▶ Data to process:

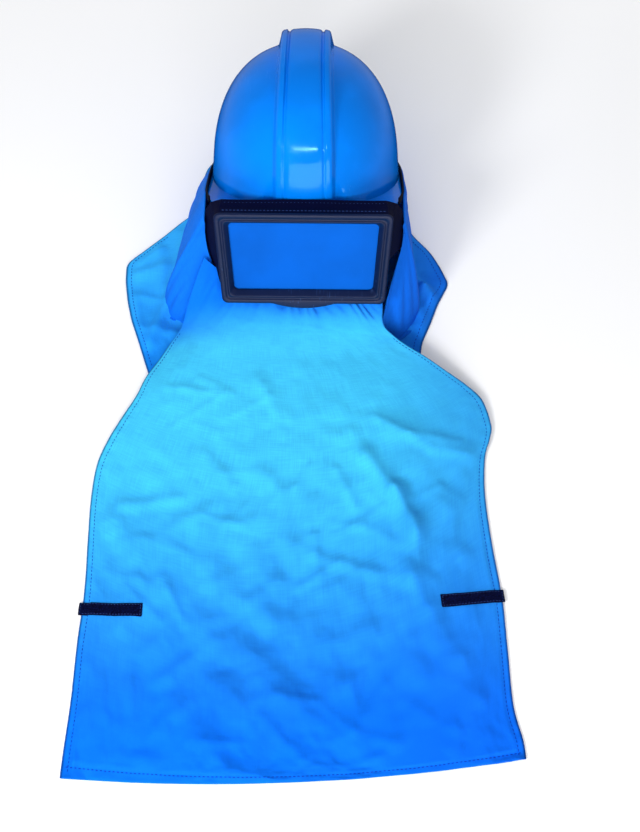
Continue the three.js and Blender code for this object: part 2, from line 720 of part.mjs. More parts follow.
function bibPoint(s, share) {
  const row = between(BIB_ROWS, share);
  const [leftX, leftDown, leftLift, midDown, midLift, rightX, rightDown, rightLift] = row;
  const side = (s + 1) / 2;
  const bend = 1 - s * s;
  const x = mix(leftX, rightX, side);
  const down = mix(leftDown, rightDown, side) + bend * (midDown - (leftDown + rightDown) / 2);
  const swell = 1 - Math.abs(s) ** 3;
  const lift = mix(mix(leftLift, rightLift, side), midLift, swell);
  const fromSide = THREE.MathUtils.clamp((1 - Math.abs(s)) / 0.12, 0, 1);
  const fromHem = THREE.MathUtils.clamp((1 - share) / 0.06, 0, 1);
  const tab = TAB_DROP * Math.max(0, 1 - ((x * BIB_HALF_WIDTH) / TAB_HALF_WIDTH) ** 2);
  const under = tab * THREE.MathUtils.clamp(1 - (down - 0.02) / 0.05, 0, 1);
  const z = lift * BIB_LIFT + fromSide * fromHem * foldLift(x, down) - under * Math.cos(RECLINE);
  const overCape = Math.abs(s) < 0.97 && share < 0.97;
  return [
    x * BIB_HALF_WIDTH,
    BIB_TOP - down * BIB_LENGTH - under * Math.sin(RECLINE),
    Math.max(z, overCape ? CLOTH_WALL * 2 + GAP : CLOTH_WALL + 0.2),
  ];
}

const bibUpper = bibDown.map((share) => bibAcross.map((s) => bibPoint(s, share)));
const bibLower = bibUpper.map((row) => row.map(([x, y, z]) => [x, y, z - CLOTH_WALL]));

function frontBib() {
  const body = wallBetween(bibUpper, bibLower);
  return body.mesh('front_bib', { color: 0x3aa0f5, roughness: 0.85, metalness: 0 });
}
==
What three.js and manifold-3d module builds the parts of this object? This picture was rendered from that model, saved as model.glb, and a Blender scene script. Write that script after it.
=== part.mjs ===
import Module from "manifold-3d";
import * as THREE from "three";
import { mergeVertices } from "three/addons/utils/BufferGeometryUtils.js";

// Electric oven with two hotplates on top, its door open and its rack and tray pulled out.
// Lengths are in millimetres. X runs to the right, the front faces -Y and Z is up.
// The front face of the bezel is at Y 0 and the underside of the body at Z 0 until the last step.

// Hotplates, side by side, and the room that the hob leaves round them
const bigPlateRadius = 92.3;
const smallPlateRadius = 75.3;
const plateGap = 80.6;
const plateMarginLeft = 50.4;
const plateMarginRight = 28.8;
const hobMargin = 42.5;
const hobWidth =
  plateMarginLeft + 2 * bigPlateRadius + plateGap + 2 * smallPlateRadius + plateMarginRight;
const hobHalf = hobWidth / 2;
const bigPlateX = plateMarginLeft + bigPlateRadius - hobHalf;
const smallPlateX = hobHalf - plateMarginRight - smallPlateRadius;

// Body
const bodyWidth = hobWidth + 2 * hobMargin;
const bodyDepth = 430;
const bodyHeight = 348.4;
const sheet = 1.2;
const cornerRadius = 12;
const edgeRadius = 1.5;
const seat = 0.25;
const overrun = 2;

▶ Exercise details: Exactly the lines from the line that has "What three.js and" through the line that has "the last step." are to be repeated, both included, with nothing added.

▶ The response:
What three.js and manifold-3d module builds the parts of this object? This picture was rendered from that model, saved as model.glb, and a Blender scene script. Write that script after it.
=== part.mjs ===
import Module from "manifold-3d";
import * as THREE from "three";
import { mergeVertices } from "three/addons/utils/BufferGeometryUtils.js";

// Electric oven with two hotplates on top, its door open and its rack and tray pulled out.
// Lengths are in millimetres. X runs to the right, the front faces -Y and Z is up.
// The front face of the bezel is at Y 0 and the underside of the body at Z 0 until the last step.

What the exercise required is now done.